Dodd-Frank 30 Day Countdown: Day 9
Insight Robin Powers · July 07, 2011
Firms Oppose FDIC Claw Back Provision
On Wednesday (July 6, 2011), the Federal Deposit Insurance Corp. (FDIC) voted on a rule allowing the government to recover payments from both senior executives and directors who the FDIC determines to be “substantially responsible” for a financial firm’s failure. This rule, known as the “claw back provision,” is one of a many rules that the FDIC is responsible for drafting and implementing with respect to its new “post Dodd-Frank” liquidation powers. Dodd-Frank positioned the FDIC as supervisor over these firms and gave the FDIC authority to dismantle any large “too big to fail” institution before the need for government bailouts arises.

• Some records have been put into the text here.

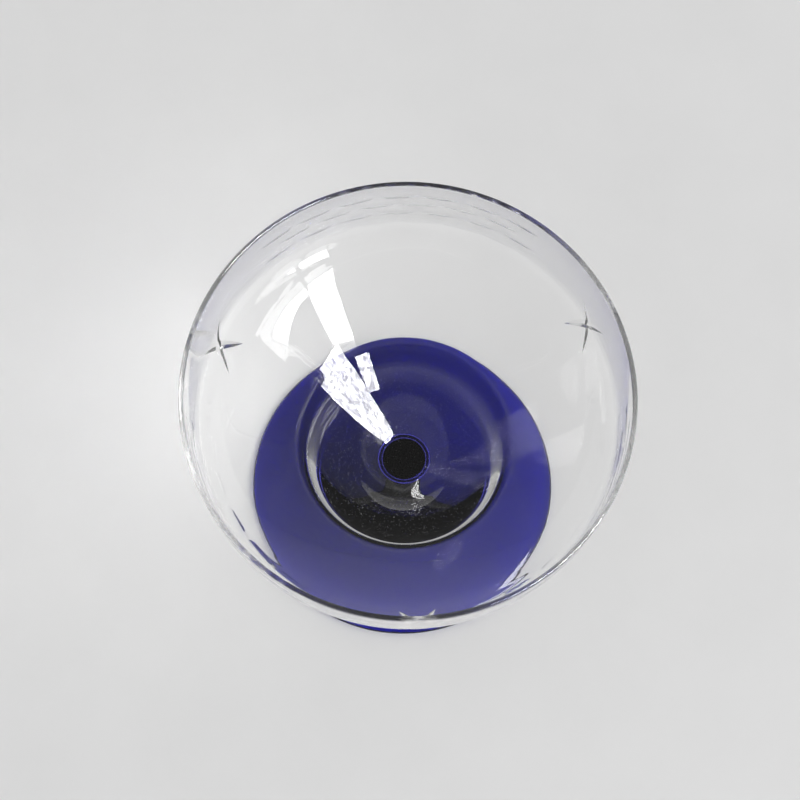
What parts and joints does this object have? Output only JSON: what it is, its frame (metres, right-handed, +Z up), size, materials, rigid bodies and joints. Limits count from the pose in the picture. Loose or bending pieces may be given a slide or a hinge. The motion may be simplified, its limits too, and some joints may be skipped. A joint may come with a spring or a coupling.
{
  "type": "stemmed glass",
  "caption": "Low stemmed drinking glass with a clear cut bowl, a short cobalt-blue stem and a wide blue disc foot, standing mouth up.",
  "frame": {"origin": "centre of the foot's flat resting ring, on the surface the glass stands on", "axes": "+Z up along the glass's axis, from the foot to the open mouth; +X and +Y are any two directions across it"},
  "size_m": [0.096, 0.096, 0.0775],
  "materials": {
    "clear_glass": "polished, with polished wheel cuts below the rim",
    "cobalt_glass": "polished, coloured through"
  },
  "bodies": {
    "root": {"bowl": "clear_glass", "stem": "cobalt_glass", "foot": "cobalt_glass"}
  },
  "joints": []
}
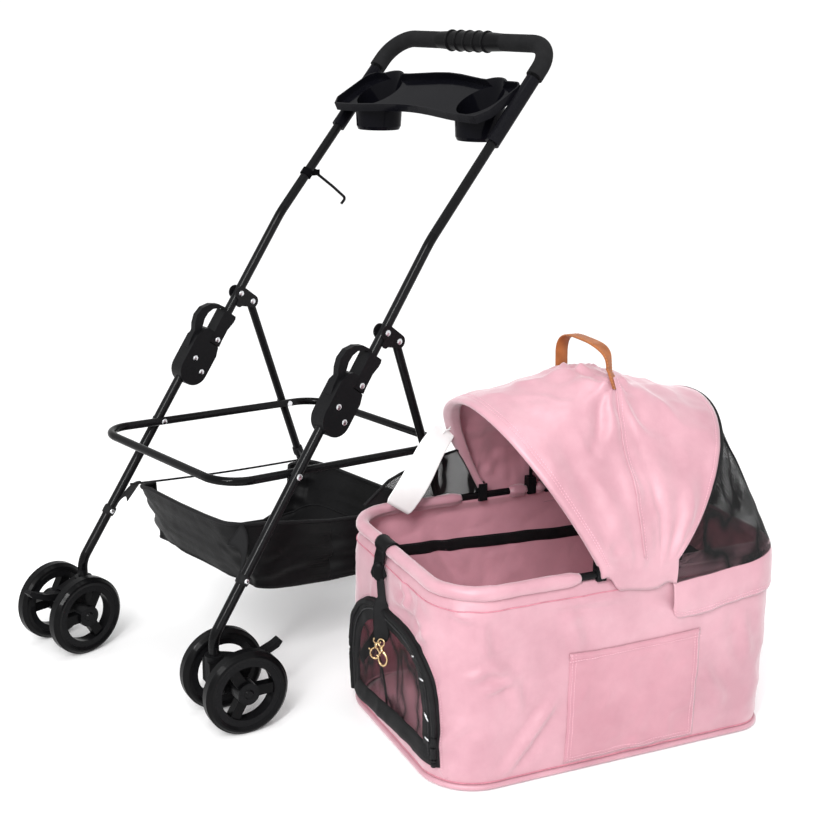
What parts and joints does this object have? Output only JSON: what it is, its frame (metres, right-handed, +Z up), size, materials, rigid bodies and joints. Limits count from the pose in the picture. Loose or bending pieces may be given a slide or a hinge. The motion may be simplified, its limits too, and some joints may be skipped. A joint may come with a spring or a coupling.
{
  "type": "pet stroller",
  "caption": "Folding pet stroller: tube chassis with paired castors, cup tray, carrier ring and basket, beside its lift-off soft pet carrier with folding hood.",
  "frame": {"origin": "on the floor in the chassis' middle plane, at the floor datum mount", "axes": "+X to the chassis' left, where the carrier stands; -Y to the front castors; +Z up"},
  "size_m": [0.9739, 0.8327, 0.9947],
  "materials": {
    "frame_black": "gloss",
    "plastic_black": "satin",
    "rivet_steel": "polished",
    "foam_black": "matt",
    "wheel_black": "satin",
    "cloth_black": "matt",
    "cloth_pink": "matt",
    "mesh_black": "open mesh",
    "leather_tan": "satin",
    "brass": "polished",
    "board_grey": "matt",
    "tag_white": "matt"
  },
  "bodies": {
    "chassis": {"lower_pole_left": "frame_black", "lower_pole_right": "frame_black", "fold_housing_left": "plastic_black", "fold_housing_right": "plastic_black", "housing_rivets": "rivet_steel", "storage_basket": "cloth_black"},
    "latch_left": {"latch_left": "plastic_black"},
    "latch_right": {"latch_right": "plastic_black"},
    "upper_frame": {"handle_tube": "frame_black", "hinge_block_left": "plastic_black", "hinge_block_right": "plastic_black", "foam_grips": "foam_black", "centre_grip": "plastic_black", "parent_tray": "plastic_black", "handle_fasteners": "rivet_steel", "leg_bracket_left": "frame_black", "leg_bracket_right": "frame_black"},
    "fold_hook": {"fold_hook": "frame_black"},
    "ring": {"carrier_ring": "frame_black", "ring_rivets": "rivet_steel"},
    "rear_legs": {"rear_leg_left": "frame_black", "rear_leg_right": "frame_black", "rear_cross_tube": "frame_black", "rear_housing_left": "plastic_black", "rear_housing_right": "plastic_black", "rear_axles": "rivet_steel"},
    "brake_left": {"brake_left": "plastic_black"},
    "brake_right": {"brake_right": "plastic_black"},
    "castor_left": {"castor_left": "plastic_black", "castor_axle_left": "rivet_steel"},
    "castor_right": {"castor_right": "plastic_black", "castor_axle_right": "rivet_steel"},
    "castor_lock_left": {"castor_lock_left": "plastic_black"},
    "castor_lock_right": {"castor_lock_right": "plastic_black"},
    "front_wheel_left_outer": {"front_wheel_left_outer": "wheel_black"},
    "front_wheel_left_inner": {"front_wheel_left_inner": "wheel_black"},
    "front_wheel_right_outer": {"front_wheel_right_outer": "wheel_black"},
    "front_wheel_right_inner": {"front_wheel_right_inner": "wheel_black"},
    "rear_wheel_left_outer": {"rear_wheel_left_outer": "wheel_black"},
    "rear_wheel_left_inner": {"rear_wheel_left_inner": "wheel_black"},
    "rear_wheel_right_outer": {"rear_wheel_right_outer": "wheel_black"},
    "rear_wheel_right_inner": {"rear_wheel_right_inner": "wheel_black"},
    "carrier": {"carrier_body": "cloth_pink", "base_board": "board_grey", "cushion": "cloth_pink", "rim_tube": "frame_black", "rim_sleeve": "cloth_pink", "door": "cloth_black", "side_pocket": "cloth_pink", "rear_flap": "cloth_pink", "webbing": "cloth_black", "snap_hooks": "brass", "bow_hinges": "plastic_black", "hood_frame": "frame_black", "hood_front": "cloth_pink", "hood_rear": "cloth_pink", "mesh_panels": "mesh_black", "carry_handle": "leather_tan", "hang_tag": "tag_white"},
    "front_bow": {"front_bow": "frame_black"}
  },
  "joints": [
    {"name": "handle_fold", "type": "hinge", "parent": "chassis", "child": "upper_frame", "pos_m": [0, -0.14203, 0.42792], "axis": [-1, 0, 0], "range_deg": [0, 135], "deforming": ["storage_basket"]},
    {"name": "ring_fold", "type": "hinge", "parent": "chassis", "child": "ring", "pos_m": [0, -0.22229, 0.35609], "axis": [-1, 0, 0], "range_deg": [0, 94]},
    {"name": "leg_fold", "type": "hinge", "parent": "upper_frame", "child": "rear_legs", "pos_m": [0, -0.02995, 0.53603], "axis": [1, 0, 0], "range_deg": [0, 85]},
    {"name": "latch_left_slide", "type": "slide", "parent": "chassis", "child": "latch_left", "axis": [0, 0.5779, 0.8161], "range_m": [0, 0.008], "stiffness_N_per_m": 400},
    {"name": "latch_right_slide", "type": "slide", "parent": "chassis", "child": "latch_right", "axis": [0, 0.5779, 0.8161], "range_m": [0, 0.008], "stiffness_N_per_m": 400},
    {"name": "fold_hook_hinge", "type": "hinge", "parent": "upper_frame", "child": "fold_hook", "pos_m": [-0.195, 0.11603, 0.748], "axis": [1, 0, 0], "range_deg": [-30, 60]},
    {"name": "castor_left_swivel", "type": "hinge", "parent": "chassis", "child": "castor_left", "pos_m": [0.195, -0.376, 0], "axis": [0, 0, 1], "continuous": true},
    {"name": "castor_lock_left_hinge", "type": "hinge", "parent": "castor_left", "child": "castor_lock_left", "pos_m": [0.20416, -0.32888, 0.09], "axis": [-0.9816, 0.1908, 0], "range_deg": [0, 18]},
    {"name": "front_wheel_left_outer_spin", "type": "hinge", "parent": "castor_left", "child": "front_wheel_left_outer", "pos_m": [0.2449, -0.35514, 0.065], "axis": [-0.9816, 0.1908, 0], "continuous": true},
    {"name": "rear_wheel_left_outer_spin", "type": "hinge", "parent": "rear_legs", "child": "rear_wheel_left_outer", "pos_m": [0.24, 0.134, 0.065], "axis": [1, 0, 0], "continuous": true},
    {"name": "front_wheel_left_inner_spin", "type": "hinge", "parent": "castor_left", "child": "front_wheel_left_inner", "pos_m": [0.15655, -0.33797, 0.065], "axis": [-0.9816, 0.1908, 0], "continuous": true},
    {"name": "rear_wheel_left_inner_spin", "type": "hinge", "parent": "rear_legs", "child": "rear_wheel_left_inner", "pos_m": [0.15, 0.134, 0.065], "axis": [1, 0, 0], "continuous": true},
    {"name": "brake_left_hinge", "type": "hinge", "parent": "rear_legs", "child": "brake_left", "pos_m": [0.195, 0.158, 0.083], "axis": [-1, 0, 0], "range_deg": [0, 12]},
    {"name": "castor_right_swivel", "type": "hinge", "parent": "chassis", "child": "castor_right", "pos_m": [-0.195, -0.376, 0], "axis": [0, 0, 1], "continuous": true},
    {"name": "castor_lock_right_hinge", "type": "hinge", "parent": "castor_right", "child": "castor_lock_right", "pos_m": [-0.18998, -0.42374, 0.09], "axis": [0.9945, 0.1045, 0], "range_deg": [0, 18]},
    {"name": "front_wheel_right_outer_spin", "type": "hinge", "parent": "castor_right", "child": "front_wheel_right_outer", "pos_m": [-0.23662, -0.41054, 0.065], "axis": [0.9945, 0.1045, 0], "continuous": true},
    {"name": "rear_wheel_right_outer_spin", "type": "hinge", "parent": "rear_legs", "child": "rear_wheel_right_outer", "pos_m": [-0.24, 0.134, 0.065], "axis": [1, 0, 0], "continuous": true},
    {"name": "front_wheel_right_inner_spin", "type": "hinge", "parent": "castor_right", "child": "front_wheel_right_inner", "pos_m": [-0.14711, -0.40113, 0.065], "axis": [0.9945, 0.1045, 0], "continuous": true},
    {"name": "rear_wheel_right_inner_spin", "type": "hinge", "parent": "rear_legs", "child": "rear_wheel_right_inner", "pos_m": [-0.15, 0.134, 0.065], "axis": [1, 0, 0], "continuous": true},
    {"name": "brake_right_hinge", "type": "hinge", "parent": "rear_legs", "child": "brake_right", "pos_m": [-0.195, 0.158, 0.083], "axis": [-1, 0, 0], "range_deg": [0, 12]},
    {"name": "carrier_lift", "type": "slide", "parent": "chassis", "child": "carrier", "axis": [0, 0, 1], "range_m": [0, 0.4]},
    {"name": "hood_front_fold", "type": "hinge", "parent": "carrier", "child": "front_bow", "pos_m": [0.46554, 0.01538, 0.304], "axis": [-0.9578, 0.2874, 0], "range_deg": [0, 42], "deforming": ["hood_front"]}
  ],
  "couplings": [
    {"joint": "ring_fold", "follows": "handle_fold", "ratio": 0.6937},
    {"joint": "leg_fold", "follows": "handle_fold", "ratio": 0.6232}
  ]
}
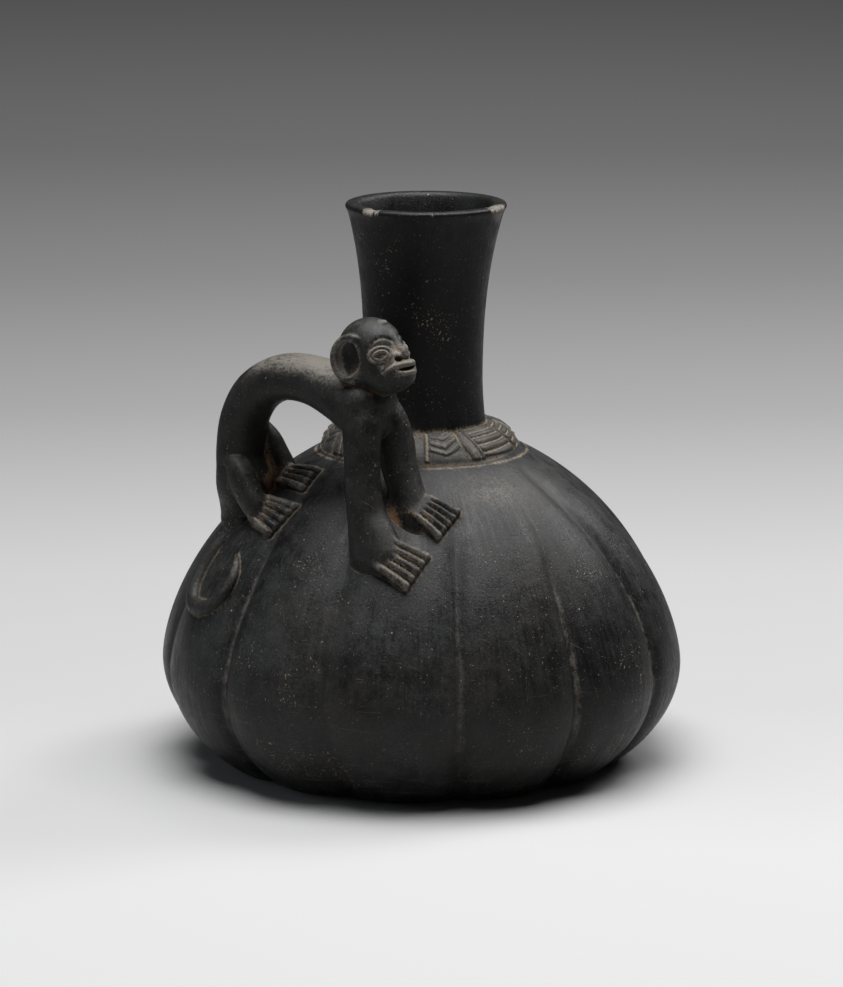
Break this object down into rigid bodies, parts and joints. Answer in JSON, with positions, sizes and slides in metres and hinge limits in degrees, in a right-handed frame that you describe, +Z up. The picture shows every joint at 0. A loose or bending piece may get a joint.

Executive pay was an area of contention during the financial crisis as many felt that incentive-based payments lead to increased financial risk-taking by banks. Now, under the claw-back provision, executives would be forced to give back two years of salary to regulators who seize control of a firm before it goes under.
Not surprisingly, banks are opposed to this rule and have expressed that the rule will encourage a revolving door of executives which will further decrease stability.
A second Dodd-Frank requirement under the purview of the FDIC imposes on banks the requirement to implement a “living will.” The purpose of this living will is to allow a financial institution to be cleanly dismantled should it find itself on the brink of failure. The FDIC says they have several more weeks to go before the requirements related to this provision will be finalized.